In February, Robin Karr-Morse, author of Scared Sick: The Role of Childhood Trauma in Adult Disease, could not have been clearer: If Memphis is serious about its future; it has to be serious about early childhood interventions. Toxic stress is "the elephant in the room," because it triggers physical health and mental health issues that last a lifetime, she said.
In March, University of British Columbia professors, Dr. Daniel Goldowitz and Dr. Clyde Hertzman, among others, underscored that message, emphasizing the ways that early experiences in lifelike abuse, overly harsh discipline, family strife, and emotional neglect can impact depression, drug abuse, anxiety, diabetes, health disease, and obesity later in life. Poverty is a predictor of future health problems for children, and as a result, no city has more compelling reasons to target early childhood development than Memphis – medical, economic, educational, social, and civic.
Tolerable stress in and of itself is not bad, if high-quality, caring parenting helps a child develop the skill sets to cope with and address it. As for families themselves, there is a high correlation between family function and child development. Young children feel high levels of stress within the family. These children need love and reassurance, demonstrated through hugs and nurturing.
The crucial time is between conception and three years, when the brain is developing at an astonishing rate, and it is in this time that the return on the investment is the greatest. Later, the brain is less pliable, and while it is possible to modify behavior, it is not possible to rewire disrupted brain circuits. In other words, while investments in children are always important, the smartest, most cost-effective time to change a child's future is in the first three years of his life.

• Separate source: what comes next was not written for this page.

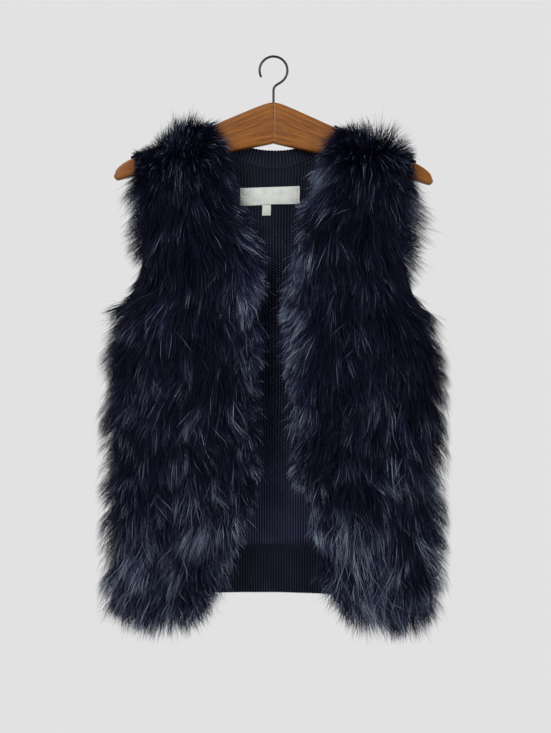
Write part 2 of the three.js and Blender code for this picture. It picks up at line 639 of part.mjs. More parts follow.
/** One half of the wooden hanger, glued to the other at the middle, with half of the stem's bore. */
function hangerArm(side) {
  const reach = HANGER_WIDTH / 2;
  const stations = [SEAM_GAP / 2, 6, 14, 26, 45, 75, 110, 150, 180, 192, 200, 206, 211, 214, reach];
  const cornerSteps = 3;
  const rings = stations.map((x) => {
    const droop = HANGER_UNDER_CURVE * (x / reach) ** 2;
    const foot = -HANGER_UNDER_DROP - HANGER_UNDER_SLOPE * x - droop;
    const intoTip = clamp((x - (reach - HANGER_TIP_ROUND)) / HANGER_TIP_ROUND, 0, 1);
    const tip = Math.sqrt(1 - intoTip ** 2);
    const high = Math.max(HANGER_TIP_LEAST, (woodTop(x) - foot) * tip);
    const thick = HANGER_THICK * (1 - HANGER_TIP_THIN * intoTip ** 2);
    const round = Math.min(HANGER_EDGE_ROUND, high / 2 - HANGER_FLAT, thick / 2 - HANGER_FLAT);
    const corners = [[1, 1], [-1, 1], [-1, -1], [1, -1]];
    return corners.flatMap(([sy, sz], corner) =>
      Array.from({ length: cornerSteps + 1 }, (_, k) => {
        const turn = ((corner + k / cornerSteps) * Math.PI) / 2;
        const y = sy * (thick / 2 - round) + round * Math.cos(turn);
        const z = foot + high / 2 + sz * (high / 2 - round) + round * Math.sin(turn);
        return new THREE.Vector3(side * x, middlePlane(x, 0) + y, z);
      }),
    );
  });
  const boreRadius = HOOK_WIRE / 2 + BORE_PLAY;
  const boreLength = STEM_SUNK + HOOK_RADIUS;
  const bore = new THREE.CylinderGeometry(boreRadius, boreRadius, boreLength, 24);
  bore.rotateX(Math.PI / 2);
  bore.translate(0, 0, boreLength / 2 - HANGER_TOP_DROP - STEM_SUNK - SEAM_GAP);
  return fromManifold(toManifold(loft(tilted(rings))).subtract(toManifold(bore)));
}

/** The bent wire hook, with its stem sunk into the wood. */
function hangerHook() {
  const curl = HOOK_WIRE / 2 - HOOK_RADIUS;
  const arcSteps = 22;
  const points = Array.from({ length: arcSteps + 1 }, (_, k) => {
    const turn = THREE.MathUtils.degToRad(lerp(HOOK_OPEN_ANGLE, HOOK_CLOSE_ANGLE, k / arcSteps));
    return new THREE.Vector3(HOOK_RADIUS * Math.cos(turn), 0, curl + HOOK_RADIUS * Math.sin(turn));
  });
  const end = points.at(-1);
  const turn = THREE.MathUtils.degToRad(HOOK_CLOSE_ANGLE);
  const heading = new THREE.Vector3(Math.sin(turn), 0, -Math.cos(turn));
  const stemTop = new THREE.Vector3(0, 0, curl - HOOK_NECK_DROP);
  const neck = new THREE.CubicBezierCurve3(
    end,
    end.clone().addScaledVector(heading, HOOK_NECK_EASE),
    stemTop.clone().add(new THREE.Vector3(0, 0, HOOK_NECK_EASE)),
    stemTop,
  );
  points.push(...neck.getPoints(6).slice(1));
  const stemFoot = -HANGER_TOP_DROP - STEM_SUNK;
  for (let k = 1; k <= 3; k++) points.push(new THREE.Vector3(0, 0, lerp(stemTop.z, stemFoot, k / 3)));
  const section = new THREE.Shape().absarc(0, 0, HOOK_WIRE / 2, 0, 2 * Math.PI);
  return new THREE.ExtrudeGeometry(section, {
    extrudePath: new THREE.CatmullRomCurve3(points, false, 'centripetal'),
    steps: 36,
    curveSegments: 5,
    bevelEnabled: false,
  });
}

const FUR = new THREE.MeshStandardMaterial({ color: 0x1c1f2b, roughness: 0.7, metalness: 0 });
const KNIT = new THREE.MeshStandardMaterial({ color: 0x191a26, roughness: 0.9, metalness: 0 });
const WOOD = new THREE.MeshStandardMaterial({ color: 0x92592f, roughness: 0.45, metalness: 0 });
const STEEL = new THREE.MeshStandardMaterial({ color: 0x4a4744, roughness: 0.35, metalness: 1 });
const TAPE = new THREE.MeshStandardMaterial({ color: 0xb9bbb2, roughness: 0.8, metalness: 0 });

const vest = new THREE.Group();

function add(name, geometry, material) {
  const mesh = new THREE.Mesh(geometry, material);
  mesh.name = name;
  vest.add(mesh);
}

for (const [name, side] of [['left', -1], ['right', 1]]) {
  add(`fur_front_${name}`, furFront(side), FUR);
  add(`armhole_rib_${name}`, armholeRib(side), KNIT);
  add(`hanger_arm_${name}`, hangerArm(side), WOOD);
}
add('knit_back', knitBack(), KNIT);
add('neck_rib', neckRib(), KNIT);
add('hem_rib', hemRib(), KNIT);
add('label', tag(LABEL), TAPE);
add('size_tab', tag(SIZE_TAB), TAPE);
add('hanger_hook', hangerHook(), STEEL);

export default vest;
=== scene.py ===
"""Looks of a long-pile faux fur vest with a rib knit back, hanging open on a wooden hanger.

Everything is in metres once it is made. The form tables are in millimetres, with z up, the front of the vest
facing -y and the hang point, the top inside of the hook, at the origin.
"""

import math

import bmesh
import bpy
import numpy as np
from bpy.props import FloatProperty, FloatVectorProperty, IntProperty, PointerProperty, StringProperty
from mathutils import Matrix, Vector


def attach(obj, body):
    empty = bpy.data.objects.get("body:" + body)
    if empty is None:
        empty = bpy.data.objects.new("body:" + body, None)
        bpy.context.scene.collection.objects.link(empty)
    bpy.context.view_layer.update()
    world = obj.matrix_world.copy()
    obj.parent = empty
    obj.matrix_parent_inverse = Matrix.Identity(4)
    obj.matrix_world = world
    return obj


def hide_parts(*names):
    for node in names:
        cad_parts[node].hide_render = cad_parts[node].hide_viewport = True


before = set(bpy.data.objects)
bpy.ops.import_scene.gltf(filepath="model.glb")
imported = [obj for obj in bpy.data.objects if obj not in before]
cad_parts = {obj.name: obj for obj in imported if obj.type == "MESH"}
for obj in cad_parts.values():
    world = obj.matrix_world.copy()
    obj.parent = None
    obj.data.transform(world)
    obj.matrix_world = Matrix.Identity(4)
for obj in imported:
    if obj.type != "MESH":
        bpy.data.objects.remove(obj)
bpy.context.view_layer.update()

bl_info = {
    "name": "Faux fur vest on a hanger",
    "version": (1, 0, 0),
    "blender": (4, 5, 0),
    "location": "3D View > Sidebar > Vest",
    "description": "Builds the fur fronts, the knit back, the bands, the labels and the hanger",
    "category": "Object",
}

MM = 0.001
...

The evidence is incontrovertible, and it's why Mayor Wharton, as part of his 100 Days plan, was right when he set early childhood interventions and investments as the top priority for his new 21-person education committee. "This special committee will evaluate the best strategies for early childhood development and make recommendations for investing the money now allocated to school funding so our children are ready for school and life."
Shelby County Mayor Luttrell also understands the importance of early childhood interventions and investments. He has met with researchers and strategists at The Urban Child Institute on several occasions to learn more about the science and data. Additionally, the administrator of the Shelby County Mayor's Office of Early Childhood and Youth co-chairs another important effort in this community – the Early Success Coalition – a coalition of young children's service providers tasked to improve and better coordinate the early childhood service delivery system.
The Urban Child Institute's Barbara Holden Nixon is a member of Mayor Wharton's committee, and with her background and experience in early childhood advocacy, public policy, and clinical services, she will promote consideration of the existing findings in neuroscience, behavioral studies, and economic modeling that together shine a light on the best strategies to turn around the lives of Memphis' most vulnerable children and Memphis' worst problems. Additionally, The Urban Child Institute's team of researchers and strategists are also available to present the facts, the urgency, and some successful interventions in early childhood development.
Ms. Karr-Morse challenged Memphis to be the national leader in these issues, and it appears more and more that we are perfectly poised and aligned to take up this issue. There's no time like the present.